Search method to find 4x4 magic squares of elements of a set
(i.e. 4x4 magic squares of cubes)
by Lee Morgenstern, January 2013.

Here is a method for finding 4x4 magic squares of elements of a set. The set must be a multiplicative domain so that the product of any two elements of the set is another element of the set. Examples of these sets are squares and cubes, but not primes.

The method uses a construction formula to fill in 12 of the 16 entries. Then it requires finding a solution of 4 equations for the last 4 entries. Each of the last 4 equations can be easily satisfied, but together they must form a particular pattern.

Given that A,B,C,... are elements of the set, find any solution to

   A + B  =  C + D  =  E + F.

For example, in the case of cubes, we can use any Taxicab(3) solution such as

   A = 167^3, B = 436^3,
   C = 228^3, D = 423^3,
   E = 255^3, F = 414^3.

Place the following 12 products into the magic square.

   CE  AD  BD  CF
    P  BF  AE   R
    Q  BE  AF   S
   DF  AC  BC  DE

6 of the 10 lines will have all four of its entries filled and will each have a magic sum of (A+B)^2.

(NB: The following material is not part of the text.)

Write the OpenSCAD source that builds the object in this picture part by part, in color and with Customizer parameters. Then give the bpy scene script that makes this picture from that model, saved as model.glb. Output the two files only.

For the cube example, we would have

   (228x255)^3  (167x423)^3  (436x423)^3  (228x414)^3
        P       (436x414)^3  (167x255)^3      R
        Q       (436x255)^3  (167x414)^3      S
   (423x414)^3  (167x228)^3  (436x228)^3  (423x255)^3

with a magic sum of (167^3 + 436^3)^2.

It remains to solve for P,Q,R,S to satisfy the remaining 4 lines. This requires

   P + Q = DE + CF
   P + R = BE + AF
   S + Q = AE + BF
   S + R = CE + DF

For the cube example, we require

   p^3 + q^3 = (423x255)^3 + (228x414)^3
   p^3 + r^3 = (436x255)^3 + (167x414)^3
   s^3 + q^3 = (167x255)^3 + (436x414)^3
   s^3 + r^3 = (228x255)^3 + (423x414)^3

We know that if a number is expressible as the sum of two cubes, then it is also expressible in an infinite number of ways as the sum of two rational cubes.  Each way corresponds to a rational point on an elliptic curve. Rational values for p,q,r,s are sufficient because we can scale everything by a common denominator to produce an integer solution. Each of the four equations is easily satisfiable by itself, but can the P,Q,R,S pattern be satisfied?

Here is a construction formula showing that the pattern is indeed possible for elements of a multiplicative domain.

Given that

   G + H  =  I + J
   M + N  =  U + V

we can construct

   GN + HN = IN + JN
   GN + GM = GU + GV
   HM + HN = HU + HV
   HM + GM = IM + JM

so that

   P = GN, Q = HN, R = GM, S = HM.

Note:  In the first step, if you choose a different assignment for E and F, you will get different values to satisfy the P,Q,R,S requirement.